Maybe, it is because I don’t watch a lot of television, as I find most of it stupid. It’s not just the ‘celebrity’ filled reality shows that annoy me. The soaps do as well. Things such as having a mother swap her dead baby for a live one, in Eastenders, made me change channel. Why is that considered entertainment? Do people really want to watch something so unbelievably depressing?

It is a proven fact, that if you get someone into the routine of watching television at a certain time everyday, they will still watch television at the set time, even if the TV show of choice has moved times. People say that they like the idea of ‘logging off’ from reality. Why? So that you don’t have to cope? They can submerge themselves in another world.

That sounds like an excuse drug addicts spout on Jeremy Kyle, or any other chat show. People are so unwilling, and lazy to actually deal with things, that they are always looking for something else to take them away from everything. Some have alcohol, some have drugs and some have television. Television is an obnoxious drug, a drug that effects every person in the developed world. People watch out of habit, more than actual interest of what is on.

People have become so dumbed down by television, that they can no longer parent. They plonk a young child in front of the TV, and blame it when the child breaks the law. If you are stupid enough to allow a child to watch programs which feature rape and drug addiction, then you lose your right to blame anyone but yourself. And rape and drug addiction, as well as child abduction and domestic abuse, are all features of UK based soap operas.  Coronation Street, Eastenders, Emmerdale and Hollyoaks, does not have a balanced human being amongst them, and yet they are the most watched programmes in the UK.

I’m glad I don’t watch a lot of TV. Maybe I’ll hide in my bedroom, with my record collection and my library book.

More Than Just Words On A Page

I am not a journalist, not educated in the skills of the written word past my High School education. And by the stage I began to get interested in writing, I was in an anti-school state of mind. I hated exams, and that’s what it felt like school was like, one massive exam.
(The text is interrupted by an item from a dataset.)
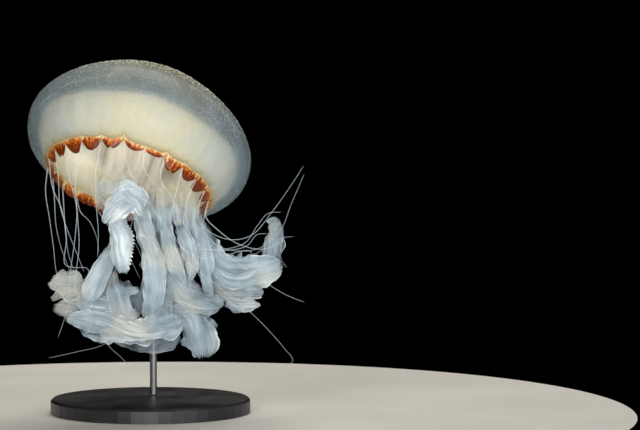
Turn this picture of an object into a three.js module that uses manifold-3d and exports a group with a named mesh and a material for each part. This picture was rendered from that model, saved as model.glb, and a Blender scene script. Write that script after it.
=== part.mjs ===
// A sea nettle jellyfish, life size, in a swimming pose on a plain display stand.
// Millimetres, +Z up. The origin is the middle of the base's underside. The bell leans back
// and to the right, so that its open underside and mouth face -Y. +X is to the right.
import * as THREE from "three";
import Module from "manifold-3d";

const wasm = await Module();
wasm.setup();

const GAP = 0.5; // between pieces that meet
const degrees = THREE.MathUtils.degToRad;

// ---- Driving sizes ----------------------------------------------------------------------

// Bell, in its own frame: +Z is its axis, z = 0 its widest level, -Y its near side.
const BELL_RADIUS = 80;
const CROWN_HEIGHT = 56;
const SHOULDER_FLATTENING = 0.06;
const MARGIN_RADIUS = 60;
const MARGIN_DEPTH = 28;
const BELL_CENTRE = new THREE.Vector3(-7, -6, 188);
const BELL_ROLL = degrees(15); // to the right
const BELL_PITCH = degrees(27.5); // away from the viewer
const AROUND = 36; // facets round the bell

// Milky lining under the clear jelly: the stomach wall and the swimming muscle.
const LINING_RADIUS = 70;
const LINING_CROWN = 22;
const LINING_SHOULDER_FLATTENING = -0.05;
const LINING_THICKNESS = 8;
const LINING_EDGE_THICKNESS = 2.6;
const JELLY_EDGE_THICKNESS = 2.8;
const MARGIN_SLOPE = degrees(30); // of the bell's wall where it ends

// Margin: 24 lobes, parted by clefts that each hold a tentacle. Every third lobe is notched in
// the middle for a sense organ, which makes 32 lappets.
const LOBES = 24;
const LOBE_WIDTH = 360 / LOBES;
const FIRST_NOTCHED = 1; // counted from the far left
const LAPPET_LENGTH = 9;
const LAPPET_THICKNESS = 1.3;
const NEAR_DROOP = 22; // degrees below level at the near side, where the lappets curl in
const DROOP = 42; // at the sides and behind
const DROOP_SPREAD = 30; // degrees round from the near side
const RIM_HEIGHT = 1.6;
const RIM_THICKNESS = 2.2;
const CLEFT_DEPTH = 0.7;

// Manubrium: the four-sided mouth column that carries the arms.
const MOUTH_DEPTH = 40;
const MOUTH_ROOT_RADIUS = 23;
const MOUTH_RADIUS = 17;
const FIRST_PILLAR = 20; // azimuth of the first of the four pillars, in degrees

// Tentacles.
const ROOT_RADIUS = 0.95;
const TIP_RADIUS = 0.4;
const TENTACLE_SIDES = 5;
const STEPS_PER_WAYPOINT = 1.5;

// Oral arms.
const ARM_STEPS = 7; // along each length
const ARM_GAP = 1.8; // between lengths, along the midrib, as the insides of bends come closer
const EDGE_THINNING = 0.7; // share of the midrib's thickness lost at the edges
const EDGE_LAG = 0.35; // turns by which the waves of one edge trail the other's

// Stand.
const BASE_RADIUS = 70;
const BASE_HEIGHT = 10;
const ROD_RADIUS = 2.5;
const ROD_PLACE = new THREE.Vector2(1, 17.6);
const ROD_TIP = [[0, 1], [0.6, 0.75], [1, 0]]; // rounded, in radii of the rod
const ROD_CLEARANCE = 0.3; // radii left above the tip for the slope of the lining

// ---- Colours ----------------------------------------------------------------------------

const material = (color, roughness, metalness = 0) =>
  new THREE.MeshStandardMaterial({ color, roughness, metalness });
const CLEAR_JELLY = material(0xb9c4cc, 0.25);
const MILKY_TISSUE = material(0xe9e2c9, 0.45);
const ORANGE_LAPPET = material(0xc8651b, 0.45);
const WHITE_TISSUE = material(0xdfe6ea, 0.4);
const SATIN_BLACK = material(0x1c1d1f, 0.4);
const SATIN_STEEL = material(0xa9adb0, 0.35, 1);

// ---- Shape helpers ----------------------------------------------------------------------

// A closed solid through rings of points. Its ends are capped, or joined if it runs round.
function loft(rings, runsRound = false) {
  const sides = rings[0].length;
  const points = rings.flat();
  const faces = [];
  const spans = runsRound ? rings.length : rings.length - 1;
  for (let i = 0; i < spans; i++) {
    const here = i * sides;
    const next = ((i + 1) % rings.length) * sides;
    for (let j = 0; j < sides; j++) {
      const k = (j + 1) % sides;
      faces.push(here + j, next + j, next + k, here + j, next + k, here + k);
    }
  }
  if (!runsRound) {
    for (const row of [0, rings.length - 1]) {
      const start = row * sides;
      const middle = points.length;
      const sum = rings[row].reduce((total, p) => total.add(p), new THREE.Vector3());
      points.push(sum.divideScalar(sides));
      for (let j = 0; j < sides; j++) {
        const pair = [start + j, start + ((j + 1) % sides)];
        if (row > 0) pair.reverse();
        faces.push(middle, ...pair);
      }
    }
  }
  return facingOut(points, faces);
}

function facingOut(points, faces) {
  let volume = 0;
  for (let i = 0; i < faces.length; i += 3) {
    const [a, b, c] = [0, 1, 2].map((n) => points[faces[i + n]]);
    volume += a.dot(new THREE.Vector3().crossVectors(b, c));
  }
  if (volume < 0) faces.reverse();
  return new THREE.BufferGeometry().setFromPoints(points).setIndex(faces);
}

// Turns a profile of [radius, height] pairs, from the axis back to the axis, about +Z.
function turned(profile, segments) {
  const points = profile.map(([r, z]) => new THREE.Vector2(r, z));
  const geometry = new THREE.LatheGeometry(points.reverse(), segments);
  return geometry.rotateX(Math.PI / 2);
}

function asSolid(geometry) {
  const positions = geometry.getAttribute("position");
  return new wasm.Manifold(
    new wasm.Mesh({
      numProp: 3,
      vertProperties: new Float32Array(positions.array),
      triVerts: new Uint32Array(geometry.index.array),
    }),
  );
}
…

But this doesn’t mean that I am invalid to comment on the amount of tripe in the media, which is dubbed as ‘journalism’. If I went with my impulse, and followed a career into journalism, I would have been surrounded by the egomaniacs, who are hellbent on being ‘celebrities’. Something that sickens me. I would have loved to have a career in journalism, because I love writing and I enjoy discussions that follow one sharing their opinion on events. That’s it! I wouldn’t want to be on television, as I find that seems to be full of arrogance, and my day-to-day life is filled with that already, thanks very much.

Teenagers now follow a career in journalism because they think they will get on TV, so that they can become ‘celebrities’. That isn’t journalism, that isn’t reporting something true to yourself. I think it would have destroyed me, to have to communicate something, which wouldn’t be true to myself. Maybe this is a fault I have, that I can’t write about something I have no passion or interest in. I don’t know if I view writing too much of an art form. Because that’s what I think it is, I feel that it is an emotional release, where you have to be inspired write something of interest. Like, I have to believe what I’m writing about, or it just becomes very transparent and boring. Because I have always looked upon all types of literature in this way, I think that I find it alarming that so many people use it for nothing else, but to make themselves famous.
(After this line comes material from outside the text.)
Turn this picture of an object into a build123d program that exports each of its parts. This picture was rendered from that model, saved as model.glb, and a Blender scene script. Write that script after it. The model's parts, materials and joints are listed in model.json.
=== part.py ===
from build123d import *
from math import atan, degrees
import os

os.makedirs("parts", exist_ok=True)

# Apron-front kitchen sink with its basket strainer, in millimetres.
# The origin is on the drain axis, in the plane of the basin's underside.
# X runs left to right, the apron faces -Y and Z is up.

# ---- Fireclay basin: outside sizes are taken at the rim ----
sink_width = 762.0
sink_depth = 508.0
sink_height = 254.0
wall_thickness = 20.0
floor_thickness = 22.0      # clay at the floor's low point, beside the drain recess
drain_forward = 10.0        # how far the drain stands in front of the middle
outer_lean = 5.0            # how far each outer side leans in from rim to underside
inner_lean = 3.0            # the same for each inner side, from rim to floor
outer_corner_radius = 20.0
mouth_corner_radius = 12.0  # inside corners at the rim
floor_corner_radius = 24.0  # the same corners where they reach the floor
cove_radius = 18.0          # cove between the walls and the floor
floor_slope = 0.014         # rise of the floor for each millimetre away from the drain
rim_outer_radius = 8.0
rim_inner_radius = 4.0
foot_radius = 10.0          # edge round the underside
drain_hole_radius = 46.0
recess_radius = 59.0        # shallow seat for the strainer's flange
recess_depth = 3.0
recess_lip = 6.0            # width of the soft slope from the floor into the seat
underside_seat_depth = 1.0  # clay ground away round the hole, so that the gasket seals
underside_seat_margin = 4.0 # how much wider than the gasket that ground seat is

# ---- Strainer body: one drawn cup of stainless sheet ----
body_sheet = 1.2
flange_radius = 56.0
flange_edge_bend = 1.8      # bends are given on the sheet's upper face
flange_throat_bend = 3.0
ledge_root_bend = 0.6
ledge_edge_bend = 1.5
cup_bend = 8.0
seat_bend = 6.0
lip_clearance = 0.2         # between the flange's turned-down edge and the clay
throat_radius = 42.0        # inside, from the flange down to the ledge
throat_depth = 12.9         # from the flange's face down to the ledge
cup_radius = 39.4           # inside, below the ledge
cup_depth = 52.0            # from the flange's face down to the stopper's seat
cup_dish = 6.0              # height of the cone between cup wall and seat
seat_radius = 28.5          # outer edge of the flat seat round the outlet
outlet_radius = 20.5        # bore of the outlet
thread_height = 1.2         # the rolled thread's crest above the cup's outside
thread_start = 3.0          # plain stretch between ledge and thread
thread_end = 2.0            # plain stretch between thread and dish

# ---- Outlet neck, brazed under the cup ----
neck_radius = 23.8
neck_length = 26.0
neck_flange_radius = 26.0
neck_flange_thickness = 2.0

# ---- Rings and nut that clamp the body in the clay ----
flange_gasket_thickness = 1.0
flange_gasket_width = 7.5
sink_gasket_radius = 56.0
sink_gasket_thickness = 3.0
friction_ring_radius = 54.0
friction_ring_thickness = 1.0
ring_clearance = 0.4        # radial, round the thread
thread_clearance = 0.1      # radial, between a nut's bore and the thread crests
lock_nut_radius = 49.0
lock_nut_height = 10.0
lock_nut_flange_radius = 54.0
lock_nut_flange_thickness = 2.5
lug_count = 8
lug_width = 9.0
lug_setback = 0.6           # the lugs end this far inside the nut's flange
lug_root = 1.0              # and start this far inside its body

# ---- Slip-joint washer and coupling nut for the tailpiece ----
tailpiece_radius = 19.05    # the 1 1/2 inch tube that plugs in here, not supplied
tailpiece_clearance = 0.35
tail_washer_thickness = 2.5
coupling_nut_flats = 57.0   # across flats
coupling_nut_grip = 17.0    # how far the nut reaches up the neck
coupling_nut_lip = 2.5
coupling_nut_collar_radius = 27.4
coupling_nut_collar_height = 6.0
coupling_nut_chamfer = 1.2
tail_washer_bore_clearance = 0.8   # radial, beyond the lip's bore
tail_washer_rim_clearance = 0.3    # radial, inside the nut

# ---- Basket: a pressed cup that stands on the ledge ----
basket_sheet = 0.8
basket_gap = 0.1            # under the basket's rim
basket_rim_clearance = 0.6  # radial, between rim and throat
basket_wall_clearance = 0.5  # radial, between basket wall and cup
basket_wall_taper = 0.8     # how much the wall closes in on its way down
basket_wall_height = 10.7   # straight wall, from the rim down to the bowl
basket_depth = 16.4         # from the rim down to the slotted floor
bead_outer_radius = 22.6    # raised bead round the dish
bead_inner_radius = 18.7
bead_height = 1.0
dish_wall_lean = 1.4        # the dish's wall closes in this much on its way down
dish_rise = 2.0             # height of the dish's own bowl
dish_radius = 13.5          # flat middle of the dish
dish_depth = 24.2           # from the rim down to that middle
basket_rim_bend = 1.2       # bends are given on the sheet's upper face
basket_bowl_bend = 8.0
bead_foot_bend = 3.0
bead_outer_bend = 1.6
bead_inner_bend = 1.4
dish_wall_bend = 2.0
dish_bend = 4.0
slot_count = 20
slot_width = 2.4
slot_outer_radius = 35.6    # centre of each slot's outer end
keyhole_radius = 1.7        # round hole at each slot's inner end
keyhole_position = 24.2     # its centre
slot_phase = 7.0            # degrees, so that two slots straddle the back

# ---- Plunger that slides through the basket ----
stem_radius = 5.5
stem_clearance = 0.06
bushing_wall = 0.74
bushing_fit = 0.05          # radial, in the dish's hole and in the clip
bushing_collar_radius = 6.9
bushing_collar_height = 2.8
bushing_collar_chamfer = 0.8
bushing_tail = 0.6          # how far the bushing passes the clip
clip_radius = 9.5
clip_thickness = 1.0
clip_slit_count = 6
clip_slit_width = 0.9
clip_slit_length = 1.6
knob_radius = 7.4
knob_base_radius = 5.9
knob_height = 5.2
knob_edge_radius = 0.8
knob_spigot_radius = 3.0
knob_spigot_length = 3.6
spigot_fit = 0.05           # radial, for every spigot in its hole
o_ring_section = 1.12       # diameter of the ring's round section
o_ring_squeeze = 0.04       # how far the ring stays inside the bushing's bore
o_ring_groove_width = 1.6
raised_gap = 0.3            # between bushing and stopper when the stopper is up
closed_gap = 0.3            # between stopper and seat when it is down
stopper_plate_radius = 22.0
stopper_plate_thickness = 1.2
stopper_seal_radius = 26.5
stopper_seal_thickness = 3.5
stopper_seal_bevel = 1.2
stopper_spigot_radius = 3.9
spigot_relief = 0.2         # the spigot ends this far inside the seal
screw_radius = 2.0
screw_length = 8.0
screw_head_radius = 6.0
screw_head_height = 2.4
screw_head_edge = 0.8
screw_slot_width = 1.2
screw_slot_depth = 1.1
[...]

As a child, I dreamed of writing a novel, but that was more because I felt a bit of pride when I saw someone reading what I wrote. It made me feel so light-headed, if the reader enjoyed my creation. Now, I just feel jaded with media, because it seems that a lot of things seems to be lacking emotion or have an ulterior motive. This has been a thought that has bothered me within the last few years, particularly around the time of the General Election. I found that whatever, newspaper or TV news report I encountered, it seemed like they all had their own political alliances. Like this form of educating the Great British public, came with unavoidable propaganda for a Political movement. Maybe I am naive, but I am of the opinion that all media should be impartial. Ok, I know that seems like I am contradicting what I have just said, but I think that if you have all the journalists saying what they believe in, and then you have a variety of opinions, then you have platform for a range of views to be heard and then allow the public to make their own decision.
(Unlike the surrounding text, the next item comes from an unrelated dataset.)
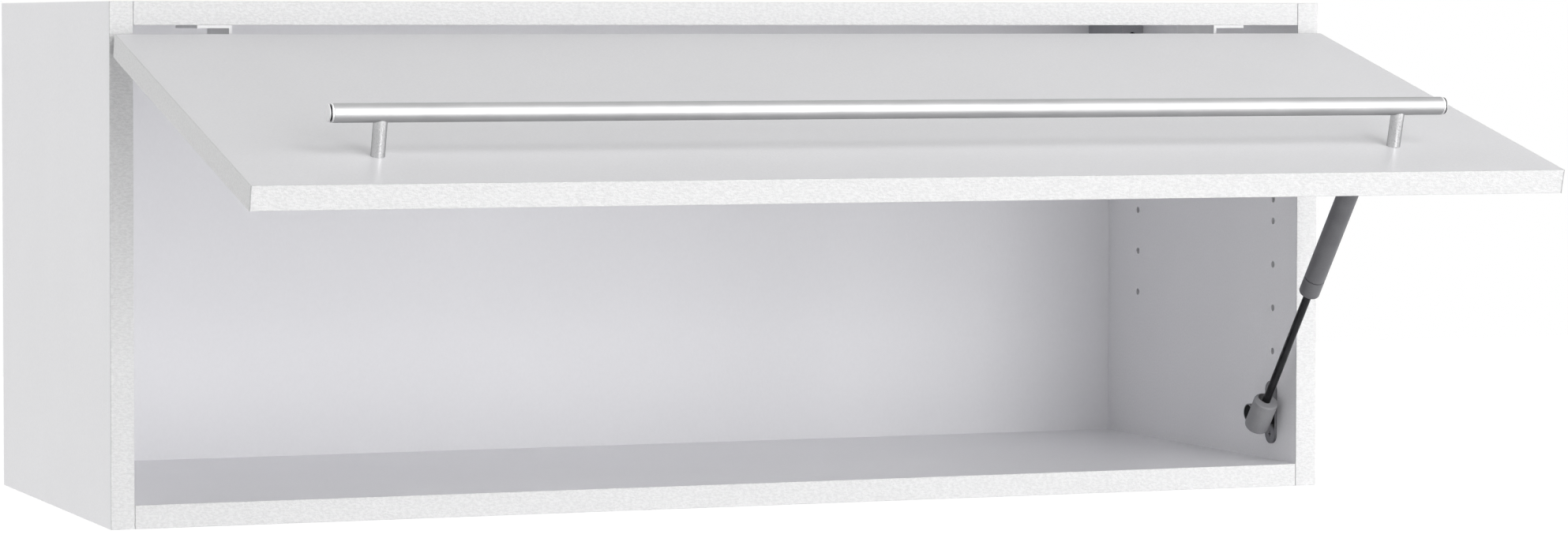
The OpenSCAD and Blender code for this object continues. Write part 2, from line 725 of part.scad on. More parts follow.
module strut_wall_plate() {
  color(plate_grey) difference() {
    bar(wall_x - strut_plate_t, strut_plate_t,
        lower_stud - [0, (strut_plate_l - strut_plate_w) / 2],
        lower_stud + [0, (strut_plate_l - strut_plate_w) / 2], strut_plate_w / 2, 0.995);
    rod_x(wall_x - strut_plate_t - cut, wall_x + cut, lower_stud, neck_d + 2 * snug);
    for (p = strut_plate_spots) at_side(p, strut_plate_t) screw_room(screw_l);
  }
}

module strut_plate_screws() {
  color(steel_grey) for (p = strut_plate_spots) at_side(p, strut_plate_t) screw(screw_l);
}

module strut_stud_base() {
  face = wall_x - strut_plate_t;
  color(near_black) difference() {
    box([face - stud_base_t, lower_stud[0] - stud_base_w / 2, lower_stud[1] - stud_base_h / 2],
        [face, lower_stud[0] + stud_base_w / 2, lower_stud[1] + stud_base_h / 2]);
    rod_x(face - stud_base_t - cut, face + cut, lower_stud, neck_d + 2 * snug);
  }
}

module strut_lower_stud() {
  color(steel_grey) {
    translate([strut_x, lower_stud[0], lower_stud[1]]) ball(ball_d);
    rod_x(strut_x, wall_x, lower_stud, neck_d);
  }
}

// Cup of the rod end with its rounded foot and bevelled rim, or the room for it
module cup_body(room = 0) {
  r = cup_d / 2 + room;
  foot = 3;
  rim = 1.2;
  low = cup_rise - cup_l;
  rotate_extrude() polygon(concat(
    [[0, low]],
    [for (a = [0 : 15 : 90]) [r - foot + foot * sin(a), low + foot - foot * cos(a)]],
    [[r, cup_rise - rim], [r - rim, cup_rise], [0, cup_rise]]));
}

module strut_lower_socket() {
  seat = 9.5;
  color(strut_grey) on_strut() difference() {
    union() {
      cup_body();
      difference() {
        rod_x(-barrel_in, barrel_out, [socket_offset, 0], barrel_d);
        rod_x(-barrel_in - cut, -barrel_in + plug_depth, [socket_offset, 0], plug_d + 2 * snug);
      }
    }
    translate([0, socket_offset, 0]) ball(ball_d + 2 * ball_fit);
    rod_x(0, cup_d, [socket_offset, 0], mouth_d);
    translate([0, cup_hole_back, seat]) cylinder(h = cup_rise, d = cup_hole_d);
    translate([0, 0, rod_seat - snug]) cylinder(h = cup_rise, d = rod_d + 2 * snug);
  }
}

module strut_socket_plug() {
  color(near_black) on_strut() difference() {
    rod_x(-barrel_in, -barrel_in + plug_depth, [socket_offset, 0], plug_d);
    cup_body(snug);
  }
}

module strut_rod() {
  color(steel_grey) on_strut() translate([0, 0, rod_seat])
    cylinder(h = rod_reach + rod_inside - rod_seat, d = rod_d);
}

module strut_piston() {
  top = rod_reach + rod_inside;
  seal_low = top - piston_l / 2 - seal_t / 2;
  color(zinc) on_strut() difference() {
    translate([0, 0, top - piston_l]) cylinder(h = piston_l, d = tube_bore - 2 * rod_fit);
    translate([0, 0, top - piston_l - cut]) cylinder(h = piston_l + 2 * cut, d = rod_d + 2 * snug);
    translate([0, 0, seal_low]) difference() {
      cylinder(h = seal_t, d = tube_d);
      translate([0, 0, -cut]) cylinder(h = seal_t + 2 * cut, d = tube_bore - 3);
    }
  }
}

module strut_piston_seal() {
  seal_low = rod_reach + rod_inside - piston_l / 2 - seal_t / 2;
  color(near_black) on_strut() translate([0, 0, seal_low]) difference() {
    cylinder(h = seal_t, d = tube_bore - rod_fit);
    translate([0, 0, -cut]) cylinder(h = seal_t + 2 * cut, d = tube_bore - 3);
  }
}

module strut_tube() {
  color(strut_grey) on_strut() difference() {
    translate([0, 0, rod_reach + guide_l]) cylinder(h = tube_end - rod_reach - guide_l, d = tube_d);
    translate([0, 0, rod_reach]) cylinder(h = tube_end, d = tube_bore);
  }
}

module strut_rod_guide() {
  bevel = 1.2;
  seam = 0.5;
  spigot = 0.8;
  color(strut_grey) on_strut() translate([0, 0, rod_reach]) difference() {
    union() {
      cylinder(h = bevel, d1 = tube_d - 2 * bevel, d2 = tube_d);
      translate([0, 0, bevel]) cylinder(h = guide_l - bevel - seam, d = tube_d);
      translate([0, 0, guide_l - seam]) cylinder(h = seam, d = tube_d - 1);
      translate([0, 0, guide_l]) cylinder(h = spigot, d = tube_bore - 2 * snug);
    }
    translate([0, 0, -cut]) cylinder(h = guide_l + spigot + 2 * cut, d = rod_d + 2 * rod_fit);
  }
}

module strut_upper_socket() {
  spigot = 4;
  color(strut_grey) on_strut() translate([0, 0, open_length]) difference() {
    union() {
      rod_x(-barrel_out, barrel_out + 1, [0, 0], barrel_d);
      translate([0, 0, -upper_neck_l]) cylinder(h = upper_neck_l, d = upper_neck_d);
      translate([0, 0, -upper_neck_l]) cylinder(h = socket_t, d = tube_d);
      translate([0, 0, -upper_neck_l - spigot])
        cylinder(h = spigot + cut, d = tube_bore - 2 * snug);
    }
    ball(ball_d + 2 * ball_fit);
    rod_x(-cup_d, 0, [0, 0], mouth_d);
  }
}

module strut_upper_stud() {
  color(steel_grey) on_strut() translate([0, 0, open_length]) {
    ball(ball_d);
    rod_x(-shoulder_in - shoulder_t, 0, [0, 0], neck_d);
    rod_x(-shoulder_in - shoulder_t, -shoulder_in, [0, 0], shoulder_d);
  }
}

module strut_flap_bracket() {
  lug_r = 7.5;
  rivet_t = 2;
  color(zinc) on_flap() difference() {
    union() {
      rod_x(strut_lug_x, strut_lug_x + bracket_t, upper_stud, 2 * lug_r);
      slab(strut_lug_x, bracket_t)
        polygon([[0, -strut_bracket_s[0]], upper_stud + [0, 0.97 * lug_r],
                 upper_stud - [0, 0.97 * lug_r], [0, -strut_bracket_s[1]]]);
      box([strut_lug_x - strut_bracket_w, 0, -strut_bracket_s[1]],
          [strut_lug_x + bracket_t, bracket_t, -strut_bracket_s[0]]);
      rod_x(strut_lug_x - rivet_t, strut_lug_x, upper_stud, shoulder_d);
    }
    for (s = strut_screw_s)
      at_flap(strut_screw_x, s, bracket_t) screw_room(screw_l);
  }
}

module strut_bracket_screws() {
  color(steel_grey) on_flap() for (s = strut_screw_s)
    at_flap(strut_screw_x, s, bracket_t) screw(screw_l);
}

side_panel_left();
side_panel_right();
top_panel();
bottom_panel();
back_panel();
carcass_edge_bands();
dowels();
cam_housings();
cam_bolts();
hanger_housing_left();
hanger_housing_right();
hanger_hook_left();
hanger_hook_right();
hanger_height_screws();
hinge_plate_left();
hinge_plate_right();
hinge_plate_screws();
plate_pivot_pins();
long_link_left();
long_link_right();
short_link_left();
short_link_right();
flap_bracket_left();
flap_bracket_right();
flap_bracket_screws();
flap_pivot_pins();
flap_panel();
flap_edge_bands();
handle_bar();
handle_end_caps();
handle_posts();
handle_screws();
strut_wall_plate();
strut_plate_screws();
strut_stud_base();
strut_lower_stud();
strut_lower_socket();
strut_socket_plug();
strut_rod();
strut_piston();
strut_piston_seal();
strut_tube();
strut_rod_guide();
strut_upper_socket();
strut_upper_stud();
strut_flap_bracket();
strut_bracket_screws();
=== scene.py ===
import json
import math
import bpy
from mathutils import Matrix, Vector


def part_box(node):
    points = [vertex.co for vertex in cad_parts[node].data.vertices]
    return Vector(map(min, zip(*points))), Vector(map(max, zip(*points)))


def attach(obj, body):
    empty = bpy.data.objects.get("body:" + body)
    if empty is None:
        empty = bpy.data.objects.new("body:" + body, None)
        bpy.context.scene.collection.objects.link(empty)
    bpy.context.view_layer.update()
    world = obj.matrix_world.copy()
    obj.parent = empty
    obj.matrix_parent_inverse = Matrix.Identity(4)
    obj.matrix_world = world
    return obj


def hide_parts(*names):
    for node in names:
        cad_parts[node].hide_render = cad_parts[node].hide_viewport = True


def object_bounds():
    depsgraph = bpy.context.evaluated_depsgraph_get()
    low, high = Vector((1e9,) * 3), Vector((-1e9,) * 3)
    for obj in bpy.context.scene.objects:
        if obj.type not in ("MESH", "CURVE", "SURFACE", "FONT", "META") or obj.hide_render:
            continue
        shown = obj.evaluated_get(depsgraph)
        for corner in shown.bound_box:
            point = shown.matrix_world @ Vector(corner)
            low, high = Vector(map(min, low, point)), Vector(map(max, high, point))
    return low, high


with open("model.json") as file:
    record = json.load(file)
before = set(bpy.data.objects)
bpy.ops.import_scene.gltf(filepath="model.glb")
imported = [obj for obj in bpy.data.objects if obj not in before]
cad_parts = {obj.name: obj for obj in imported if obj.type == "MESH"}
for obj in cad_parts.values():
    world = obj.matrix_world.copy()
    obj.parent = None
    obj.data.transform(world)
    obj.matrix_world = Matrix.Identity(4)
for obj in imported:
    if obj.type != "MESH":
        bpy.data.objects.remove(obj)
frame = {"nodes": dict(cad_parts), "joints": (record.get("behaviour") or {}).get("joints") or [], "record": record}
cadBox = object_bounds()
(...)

But that is giving too much power to the public isn’t it? We live in a society where it is dictated to us who we should admire. There are thousands of ‘celebrities’ who have won their ready-built fame through ‘reality’ TV. Why are we being forced to celebrate some mediocre singer, who fucked someone once? Shouldn’t it be the person who has spent her life crafting her own voice, who is still singing in local bars, getting all the attention? Shouldn’t we be celebrating the lives of the doctors who save a normal person? Why should we accept that a man kicking a ball for 90 minutes a week, is able to earn 200 times the salary of the normal working person?

It’s obvious that things in society are far more imbalanced, than just the media. The big thing I have an issue with, is the emergence of the ‘showbiz media’, the magazines, TV shows and blogs dedicated to telling the warts-and-all tales of famous people. I believe that the ‘celebrity’ culture was created, to take the attention away from more pressing matters, such as the more unpalatable parts of the news, which often goes unreported. Proof of this, is when a class of 8-year-old school children were asked who was Cheryl Cole’s estranged husband, 78 out of 83 kids correctly said it was Ashley Cole. The same children were asked if they knew who was Prime Minister, 12 correctly said David Cameron, 21 said The Queen and the rest didn’t have a clue. Is that the message we want our media giving to children? ‘Who cares who runs the country, some nonentity’s relationship status is what’s important’.

That is why I both want and don’t want to be part of the media. I would like to get the opportunity to tell all these mislead sheep what is important, to help them get a better understanding of the world around them. But, I know that the ‘words of reason’ would find it hard to break through the latest relationship woes of whatever overpaid footballer is the topic of the day. Which would make me feel worthless, that ‘real news’ would be overshadowed by gossip. It makes you wonder how much of the media is controlled by the government, are we being sold gossip as news to try to dumb us down. As they say, ‘ignorance is bliss’ so it would be easier for the government to hide as much as they can, and just fill the gaps with ‘celeb scandal’. This sounds like something from a George Orwell novel, but it could happen, and I wouldn’t be suprised if it already was.

Terrifying thought isn’t it? How much of our ‘free media’ is actually free?